__TASK__
Reproduce only the lines of the material below that start at the line containing "frame.location = (-(low.x" and stop at the line containing "if empty is". Keep both end lines.

__DATA EXTRACT__
:::

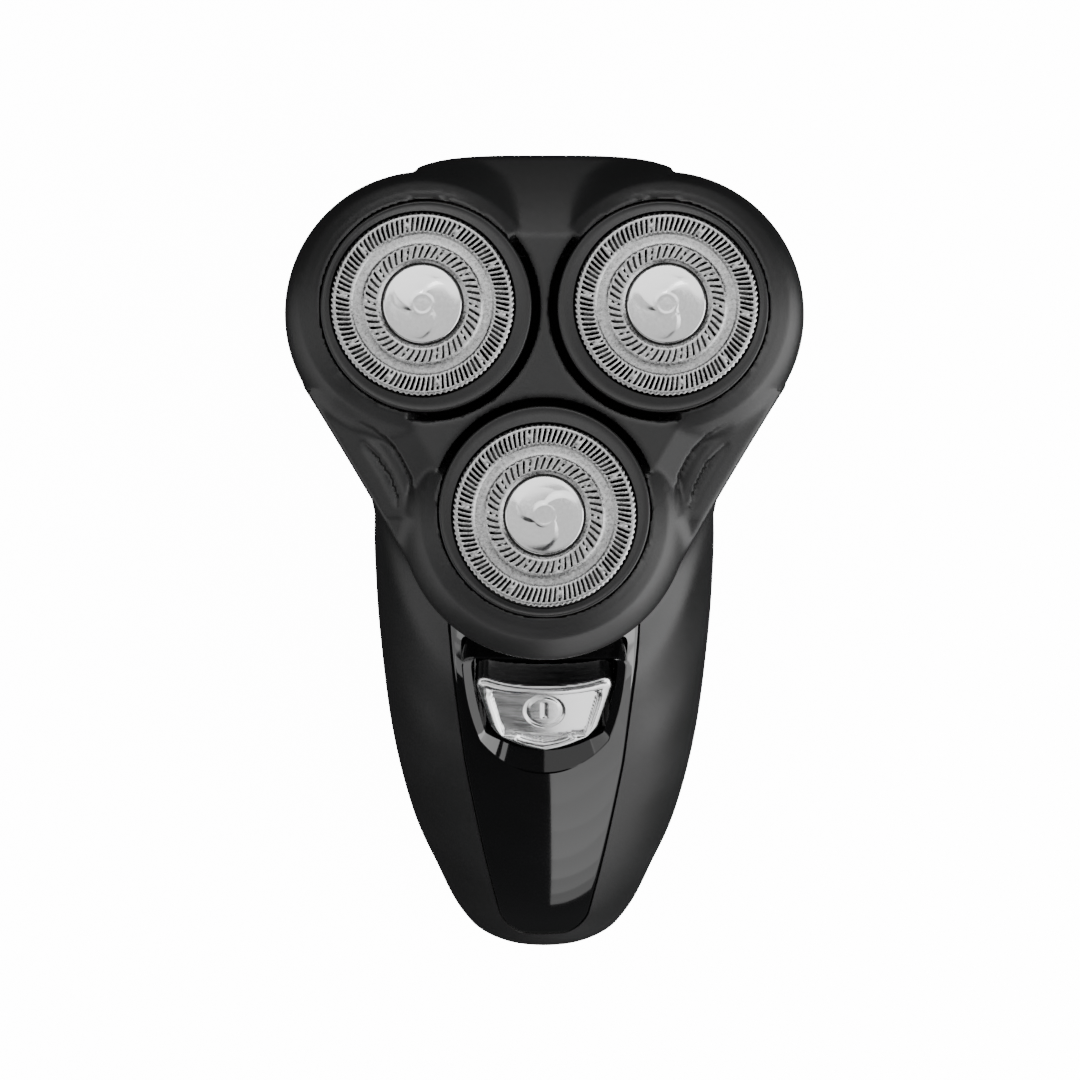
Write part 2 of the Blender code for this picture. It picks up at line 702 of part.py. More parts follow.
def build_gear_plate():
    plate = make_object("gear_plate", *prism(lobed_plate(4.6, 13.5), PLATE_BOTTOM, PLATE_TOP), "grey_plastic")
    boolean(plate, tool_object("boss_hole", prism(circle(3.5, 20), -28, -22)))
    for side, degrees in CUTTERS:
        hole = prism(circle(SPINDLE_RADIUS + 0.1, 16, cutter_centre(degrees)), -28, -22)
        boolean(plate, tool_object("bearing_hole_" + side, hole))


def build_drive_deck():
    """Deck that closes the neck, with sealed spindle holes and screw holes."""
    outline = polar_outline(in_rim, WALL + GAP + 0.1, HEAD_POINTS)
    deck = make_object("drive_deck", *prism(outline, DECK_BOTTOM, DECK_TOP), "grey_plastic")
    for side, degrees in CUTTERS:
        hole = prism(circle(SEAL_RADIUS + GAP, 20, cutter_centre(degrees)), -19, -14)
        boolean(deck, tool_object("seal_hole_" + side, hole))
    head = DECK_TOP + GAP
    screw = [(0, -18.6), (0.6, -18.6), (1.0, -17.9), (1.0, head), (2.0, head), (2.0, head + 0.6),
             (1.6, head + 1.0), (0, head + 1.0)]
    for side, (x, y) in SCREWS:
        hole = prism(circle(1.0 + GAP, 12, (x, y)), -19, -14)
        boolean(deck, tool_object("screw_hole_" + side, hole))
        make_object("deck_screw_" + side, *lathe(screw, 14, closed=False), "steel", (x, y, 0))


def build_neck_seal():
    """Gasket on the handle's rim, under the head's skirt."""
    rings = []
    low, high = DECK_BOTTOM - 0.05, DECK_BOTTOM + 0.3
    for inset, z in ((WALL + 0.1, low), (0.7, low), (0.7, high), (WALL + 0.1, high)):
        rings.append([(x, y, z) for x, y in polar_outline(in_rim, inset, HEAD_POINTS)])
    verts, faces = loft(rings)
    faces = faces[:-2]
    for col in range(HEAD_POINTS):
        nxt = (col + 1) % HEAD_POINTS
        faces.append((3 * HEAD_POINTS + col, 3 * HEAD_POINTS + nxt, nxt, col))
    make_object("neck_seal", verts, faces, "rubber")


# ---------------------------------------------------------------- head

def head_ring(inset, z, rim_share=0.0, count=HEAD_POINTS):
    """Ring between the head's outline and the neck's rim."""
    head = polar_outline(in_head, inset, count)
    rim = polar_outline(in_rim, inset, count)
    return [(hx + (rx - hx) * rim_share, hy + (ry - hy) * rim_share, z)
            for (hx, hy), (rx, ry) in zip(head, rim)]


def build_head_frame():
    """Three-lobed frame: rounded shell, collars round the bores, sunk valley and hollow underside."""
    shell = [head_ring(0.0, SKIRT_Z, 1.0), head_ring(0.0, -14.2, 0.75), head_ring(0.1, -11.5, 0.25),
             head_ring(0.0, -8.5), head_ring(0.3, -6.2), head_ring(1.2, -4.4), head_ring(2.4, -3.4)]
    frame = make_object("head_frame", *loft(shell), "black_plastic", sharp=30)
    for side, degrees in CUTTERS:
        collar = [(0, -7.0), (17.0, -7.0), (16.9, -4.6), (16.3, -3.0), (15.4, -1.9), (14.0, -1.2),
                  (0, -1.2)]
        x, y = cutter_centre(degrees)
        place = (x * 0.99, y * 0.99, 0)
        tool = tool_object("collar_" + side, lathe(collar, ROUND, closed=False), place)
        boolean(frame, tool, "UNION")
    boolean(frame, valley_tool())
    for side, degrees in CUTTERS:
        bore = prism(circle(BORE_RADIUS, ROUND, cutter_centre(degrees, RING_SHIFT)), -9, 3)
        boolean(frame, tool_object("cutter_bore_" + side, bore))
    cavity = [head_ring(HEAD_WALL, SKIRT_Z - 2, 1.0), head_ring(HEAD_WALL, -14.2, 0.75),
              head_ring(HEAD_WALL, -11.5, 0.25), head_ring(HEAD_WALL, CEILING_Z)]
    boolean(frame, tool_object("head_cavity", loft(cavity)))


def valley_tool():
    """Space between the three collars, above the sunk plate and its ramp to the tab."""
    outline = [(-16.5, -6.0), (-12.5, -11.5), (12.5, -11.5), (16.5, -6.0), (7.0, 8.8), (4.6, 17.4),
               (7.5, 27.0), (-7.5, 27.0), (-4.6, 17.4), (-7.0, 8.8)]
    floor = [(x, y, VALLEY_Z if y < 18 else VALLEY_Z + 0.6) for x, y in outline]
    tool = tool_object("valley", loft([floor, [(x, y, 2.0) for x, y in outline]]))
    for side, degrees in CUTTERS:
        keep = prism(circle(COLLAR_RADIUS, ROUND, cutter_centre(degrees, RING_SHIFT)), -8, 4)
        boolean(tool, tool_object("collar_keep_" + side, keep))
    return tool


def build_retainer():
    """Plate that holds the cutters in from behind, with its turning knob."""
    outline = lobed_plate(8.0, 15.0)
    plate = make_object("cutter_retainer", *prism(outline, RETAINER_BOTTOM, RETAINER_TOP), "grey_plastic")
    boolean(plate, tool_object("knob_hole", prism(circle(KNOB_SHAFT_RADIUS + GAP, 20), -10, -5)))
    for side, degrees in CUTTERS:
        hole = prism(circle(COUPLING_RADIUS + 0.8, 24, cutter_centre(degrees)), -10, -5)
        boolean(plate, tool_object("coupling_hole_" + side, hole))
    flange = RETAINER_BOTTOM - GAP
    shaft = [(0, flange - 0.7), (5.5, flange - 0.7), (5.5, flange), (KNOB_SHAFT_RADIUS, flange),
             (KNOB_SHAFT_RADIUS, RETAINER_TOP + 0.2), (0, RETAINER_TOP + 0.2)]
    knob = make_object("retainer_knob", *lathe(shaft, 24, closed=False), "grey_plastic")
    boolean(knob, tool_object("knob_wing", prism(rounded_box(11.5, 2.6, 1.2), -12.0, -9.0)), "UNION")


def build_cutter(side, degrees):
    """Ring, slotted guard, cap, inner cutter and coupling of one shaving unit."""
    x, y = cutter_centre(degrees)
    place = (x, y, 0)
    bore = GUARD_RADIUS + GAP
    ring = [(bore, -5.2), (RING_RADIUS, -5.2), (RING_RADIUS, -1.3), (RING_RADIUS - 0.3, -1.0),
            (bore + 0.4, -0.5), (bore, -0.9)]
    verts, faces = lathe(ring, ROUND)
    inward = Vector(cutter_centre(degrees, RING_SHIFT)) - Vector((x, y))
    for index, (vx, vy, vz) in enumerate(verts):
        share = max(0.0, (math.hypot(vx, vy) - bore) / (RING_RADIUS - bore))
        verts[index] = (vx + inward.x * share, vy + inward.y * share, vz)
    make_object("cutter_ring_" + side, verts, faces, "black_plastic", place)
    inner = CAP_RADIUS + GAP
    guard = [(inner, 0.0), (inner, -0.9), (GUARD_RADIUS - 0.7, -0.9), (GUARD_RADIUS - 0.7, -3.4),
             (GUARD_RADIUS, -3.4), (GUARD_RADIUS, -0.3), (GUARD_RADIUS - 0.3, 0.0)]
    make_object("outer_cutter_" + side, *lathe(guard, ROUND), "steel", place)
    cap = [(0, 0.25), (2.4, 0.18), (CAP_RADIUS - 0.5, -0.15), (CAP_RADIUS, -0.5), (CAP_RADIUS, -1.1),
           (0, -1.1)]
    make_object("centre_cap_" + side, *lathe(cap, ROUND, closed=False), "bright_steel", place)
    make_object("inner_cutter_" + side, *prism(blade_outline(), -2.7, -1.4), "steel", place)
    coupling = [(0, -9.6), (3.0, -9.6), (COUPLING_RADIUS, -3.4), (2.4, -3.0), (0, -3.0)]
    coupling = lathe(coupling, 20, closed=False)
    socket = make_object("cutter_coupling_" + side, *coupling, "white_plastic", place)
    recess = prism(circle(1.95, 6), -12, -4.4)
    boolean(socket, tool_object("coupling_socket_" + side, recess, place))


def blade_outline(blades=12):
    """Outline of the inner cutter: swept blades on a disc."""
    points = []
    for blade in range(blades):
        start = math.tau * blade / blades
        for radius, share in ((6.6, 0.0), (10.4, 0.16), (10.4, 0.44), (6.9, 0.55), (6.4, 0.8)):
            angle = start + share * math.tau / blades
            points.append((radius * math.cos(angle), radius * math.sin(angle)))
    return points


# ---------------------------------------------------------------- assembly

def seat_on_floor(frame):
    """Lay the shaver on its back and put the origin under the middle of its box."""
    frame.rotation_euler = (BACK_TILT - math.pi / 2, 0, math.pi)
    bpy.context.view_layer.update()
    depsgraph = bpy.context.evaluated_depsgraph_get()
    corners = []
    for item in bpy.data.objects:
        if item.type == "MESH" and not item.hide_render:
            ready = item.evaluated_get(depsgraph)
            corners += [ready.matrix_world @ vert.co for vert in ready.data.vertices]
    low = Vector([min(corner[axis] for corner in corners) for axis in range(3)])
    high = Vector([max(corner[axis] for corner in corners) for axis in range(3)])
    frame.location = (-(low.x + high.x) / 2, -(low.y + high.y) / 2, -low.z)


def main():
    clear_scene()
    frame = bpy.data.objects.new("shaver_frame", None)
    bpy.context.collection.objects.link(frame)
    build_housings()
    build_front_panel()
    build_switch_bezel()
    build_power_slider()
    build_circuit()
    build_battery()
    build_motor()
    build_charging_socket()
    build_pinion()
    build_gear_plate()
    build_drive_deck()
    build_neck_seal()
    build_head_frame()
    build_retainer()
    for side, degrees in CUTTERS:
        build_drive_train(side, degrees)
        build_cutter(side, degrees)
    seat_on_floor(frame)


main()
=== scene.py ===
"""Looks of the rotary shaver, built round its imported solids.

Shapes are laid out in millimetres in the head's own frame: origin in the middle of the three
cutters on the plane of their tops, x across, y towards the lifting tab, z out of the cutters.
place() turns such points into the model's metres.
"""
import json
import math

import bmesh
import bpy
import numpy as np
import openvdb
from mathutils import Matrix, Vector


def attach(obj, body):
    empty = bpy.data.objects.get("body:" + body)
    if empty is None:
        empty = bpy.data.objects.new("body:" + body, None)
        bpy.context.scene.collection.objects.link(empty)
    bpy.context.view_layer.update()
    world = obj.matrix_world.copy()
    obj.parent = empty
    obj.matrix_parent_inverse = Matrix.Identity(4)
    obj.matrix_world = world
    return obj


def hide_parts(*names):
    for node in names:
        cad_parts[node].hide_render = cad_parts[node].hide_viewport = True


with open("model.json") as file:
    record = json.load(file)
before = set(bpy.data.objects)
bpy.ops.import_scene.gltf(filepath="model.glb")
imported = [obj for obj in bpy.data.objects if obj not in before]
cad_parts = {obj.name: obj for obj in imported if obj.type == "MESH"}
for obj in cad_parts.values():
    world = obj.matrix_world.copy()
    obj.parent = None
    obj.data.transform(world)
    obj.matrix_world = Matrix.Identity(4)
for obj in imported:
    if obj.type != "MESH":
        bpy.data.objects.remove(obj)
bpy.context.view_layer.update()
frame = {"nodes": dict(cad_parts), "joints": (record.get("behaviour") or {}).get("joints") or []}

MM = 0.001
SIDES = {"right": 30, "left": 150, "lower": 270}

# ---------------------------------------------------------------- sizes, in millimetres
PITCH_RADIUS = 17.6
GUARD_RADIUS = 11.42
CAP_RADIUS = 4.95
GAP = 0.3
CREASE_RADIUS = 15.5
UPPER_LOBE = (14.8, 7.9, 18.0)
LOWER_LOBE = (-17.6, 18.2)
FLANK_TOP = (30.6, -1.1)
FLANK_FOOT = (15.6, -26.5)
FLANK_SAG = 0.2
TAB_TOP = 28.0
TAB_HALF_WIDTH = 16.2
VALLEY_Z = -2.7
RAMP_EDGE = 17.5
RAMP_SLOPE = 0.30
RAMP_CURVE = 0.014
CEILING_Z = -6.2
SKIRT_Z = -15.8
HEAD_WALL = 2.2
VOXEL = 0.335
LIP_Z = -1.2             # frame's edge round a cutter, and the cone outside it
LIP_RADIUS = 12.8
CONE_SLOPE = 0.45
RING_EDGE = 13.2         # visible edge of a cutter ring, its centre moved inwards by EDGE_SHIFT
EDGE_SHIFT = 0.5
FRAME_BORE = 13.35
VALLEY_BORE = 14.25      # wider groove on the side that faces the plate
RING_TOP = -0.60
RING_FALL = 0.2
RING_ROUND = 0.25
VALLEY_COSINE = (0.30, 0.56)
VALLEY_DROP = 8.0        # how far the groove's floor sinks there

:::

__ANSWER__
    frame.location = (-(low.x + high.x) / 2, -(low.y + high.y) / 2, -low.z)


def main():
    clear_scene()
    frame = bpy.data.objects.new("shaver_frame", None)
    bpy.context.collection.objects.link(frame)
    build_housings()
    build_front_panel()
    build_switch_bezel()
    build_power_slider()
    build_circuit()
    build_battery()
    build_motor()
    build_charging_socket()
    build_pinion()
    build_gear_plate()
    build_drive_deck()
    build_neck_seal()
    build_head_frame()
    build_retainer()
    for side, degrees in CUTTERS:
        build_drive_train(side, degrees)
        build_cutter(side, degrees)
    seat_on_floor(frame)


main()
=== scene.py ===
"""Looks of the rotary shaver, built round its imported solids.

Shapes are laid out in millimetres in the head's own frame: origin in the middle of the three
cutters on the plane of their tops, x across, y towards the lifting tab, z out of the cutters.
place() turns such points into the model's metres.
"""
import json
import math

import bmesh
import bpy
import numpy as np
import openvdb
from mathutils import Matrix, Vector


def attach(obj, body):
    empty = bpy.data.objects.get("body:" + body)
    if empty is None:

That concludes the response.